To understand the challenge—and identify possible solutions—the National Council of State Housing Agencies (NCSHA) engaged Abt Global and the Tingerthal Group in the Summer of 2022 to examine the experiences of 11 state agencies. Individuals at each agency were interviewed, as were 11 practitioners, including developers, accountants, and attorneys. Several themes emerged, including:
- Nearly all LIHTC projects from 2019 on faced significant cost challenges that required extra efforts to close the gaps.
- Cost increases averaged 30 percent across states, with some developments facing even greater increases.
- The longer the delay, the more likely a project was to encounter additional expense and complications, including rising interest rates.
- Solutions typically require the collaboration of multiple parties, including local and state governments, tax credit and bond allocating agencies, and developers.

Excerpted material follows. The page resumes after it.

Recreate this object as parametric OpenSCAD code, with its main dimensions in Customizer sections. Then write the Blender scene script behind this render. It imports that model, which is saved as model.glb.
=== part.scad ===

- Approaches to closing funding gaps include reducing costs through administrative flexibility and flexible use of funding (e.g., allocating future-year LIHTCs, increasing financing from tax-exempt bonds, and using Federal State and Local Fiscal Recovery Funds).
- Even when funding gaps have been closed, this often comes at the expense of the current and future production of affordable housing. Longer-term and more comprehensive solutions are needed to avoid significant reductions in affordable housing production and preservation in the coming years.
- Fortunately, recent guidance from the U.S. Treasury Department provides some states and cities with additional flexibility to use recovery funds to fill cost gaps for affordable housing development.